FOG filed its own request earlier this year for the records the NEA sought. It received a more detailed response stating that the 99-percent claim “came from a study done by the University of New Mexico that examined the total number of Professional Development Dossiers submitted between 2005 and 2010.” The employee who “worked with UNM on the study” no longer works for PED, and PED “no longer has a copy of the study,” PED’s letter states.

“It may be possible to get the information from UNM,” the letter states.

When an agency doesn’t have the requested records but knows what department does, it’s required by law to forward the records request. The PED letter to the sunshine group makes no mention of forwarding FOG’s request to anyone at UNM.

Standing by its rhetoric

Even though it can’t produce the study, the education department is standing by its rhetoric. Spokesman Robert McEntyre was quoted by the Journal as saying, after last week’s ruling, “the fact remains that under the old, broken system, 99 percent of teachers were rated effective even though only half of our kids were proficient in reading and math.”

The NEA’s director of government and media relations, Charles Goodmacher, took the opposite stance, saying there’s no factual basis for the claim that the prior evaluation system didn’t work. Goodmacher is also on FOG’s board of directors.

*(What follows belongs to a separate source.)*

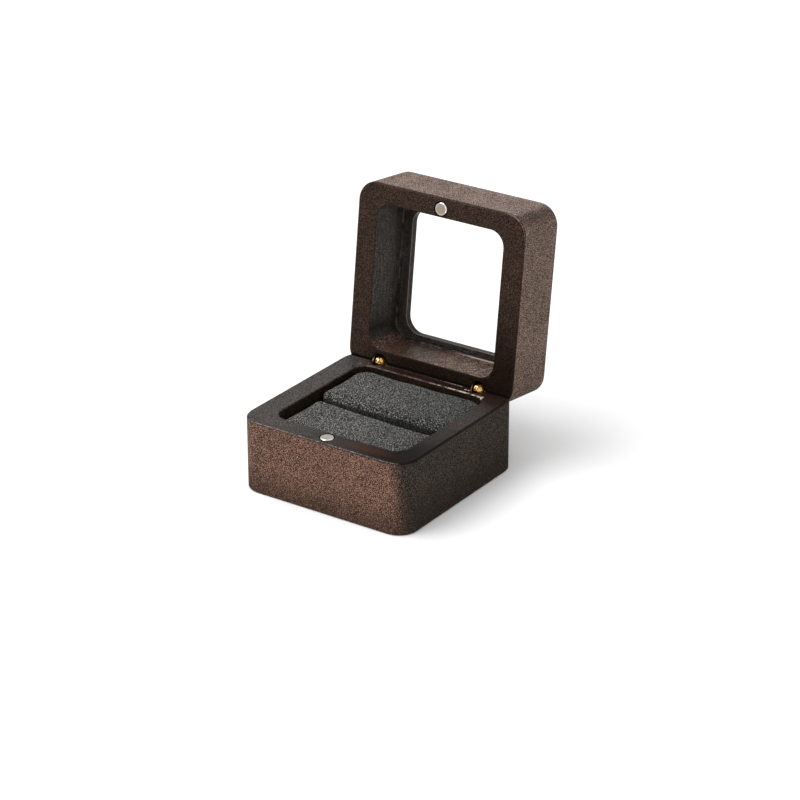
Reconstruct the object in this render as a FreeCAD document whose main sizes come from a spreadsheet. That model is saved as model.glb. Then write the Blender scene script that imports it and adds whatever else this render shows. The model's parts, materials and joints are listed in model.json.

The 99-percent figure comes from an analysis of only about a third of all teachers in New Mexico — those 6,800 who submitted dossiers to move up a level. Michelle Skigen, a Deming teacher, suggested that as a reason almost all succeeded.

“In any given year, most teachers aren’t doing a dossier, and certainly those who are struggling in their jobs aren’t doing one,” Skigen said during a Facebook conversation.

Del Hansen, a retired educator in Las Cruces, pointed out on Facebook that PED has “ferociously” defended the 99 percent statistic even as educators, parents and lawmakers questioned it.

“If the 99 percent figure is indeed true, one would think and hope the PED could and would produce the proof,” he said. “If they cannot or will not make public the data for the 99 percent figure, it calls into the question the very data they report as the basis for teacher evaluations.”